Не все обстояло благополучно и с Зельдой. После тридцати лет она начала быстро стареть. А кроме того, ее поведение становилось все более неадекватным. Между прочим, зачатки ее безумия Фицджеральд мог бы заметить и раньше, не происходи они на таком фоне их образа жизни, при котором странности в поведении являлись чуть ли не нормой. Разве сам Скотт, стоя на подоконнике раскрытого окна, не обещал Джеймсу Джойсу, что сейчас выбросится вниз, потому что Джойс написал «Улисс», самую великую изо всех великих книг?
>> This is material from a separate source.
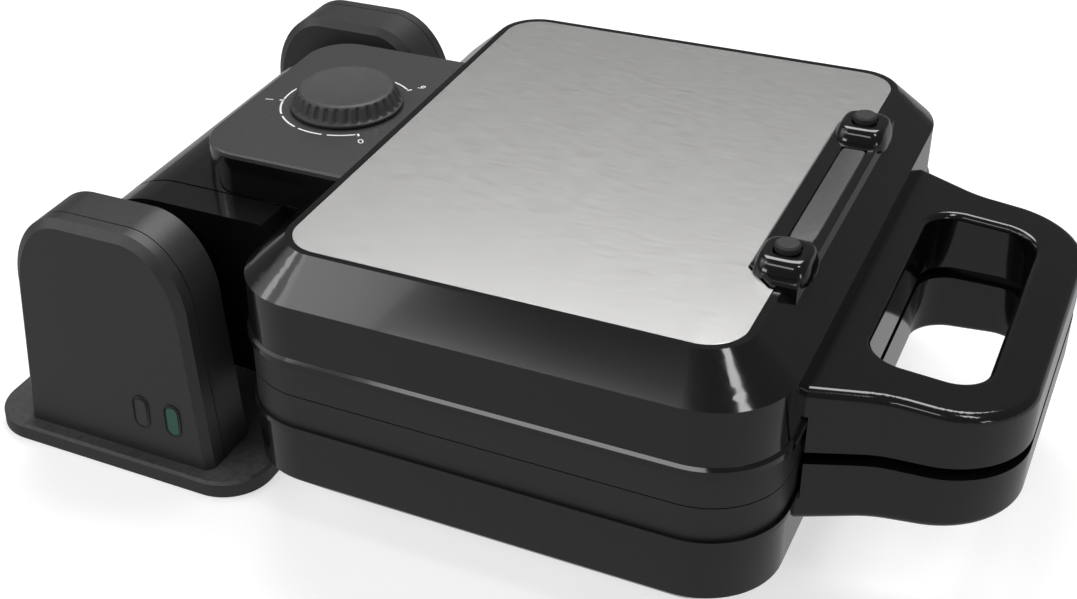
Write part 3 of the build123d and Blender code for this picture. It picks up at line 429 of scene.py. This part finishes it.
    def dress(self, piece: bpy.types.Object, name: str, finish: Finish) -> None:
        """Gives a piece one finish on all its faces.

        Args:
            piece: the mesh object.
            name: the material's name.
            finish: the finish to put on it.
        """
        piece.data.materials.clear()
        piece.data.materials.append(self.material(name, finish))

    def finish_piece(self, piece: bpy.types.Object, body: Body, finish: Finish, name: str = "") -> None:
        """Paints a new piece, puts it on its body and names its slot.

        Args:
            piece: the new piece.
            body: the body that it rides on.
            finish: the finish to put on it.
            name: the material's name, the slot's own if left out.
        """
        self.dress(piece, name or finish.slot, finish)
        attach(piece, body.value)
        LOG.info("finished %s", piece.name)

    def dress_frame(self) -> None:
        """Paints every CAD node with the finish of its record slot."""
        for node, finish in self.by_node.items():
            self.dress(frame["nodes"][node], finish.slot, finish)
            LOG.info("painted %s with %s", node, finish.slot)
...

И разве не он как-то устроил отвратительный погром в полицейском участке Канн?
В августе 1925 г., после того как Зельда бросилась вниз с лестницы в одном из известных ресторанов, о состоянии ее психики заговорил весь Париж. В тот злополучный вечер Фицджеральд, заметив за соседним столиком Айседору Дункан, решил подойти к ней. Как только он встал, Зельда тоже вскочила, направилась к лестнице, ведущей на второй этаж, дошла до середины — и бросилась вниз. Перепуганные посетители были уверены, что она погибла, сломав себе позвоночник. Но Зельде необыкновенно повезло, она отделалась одним-единственным ушибом.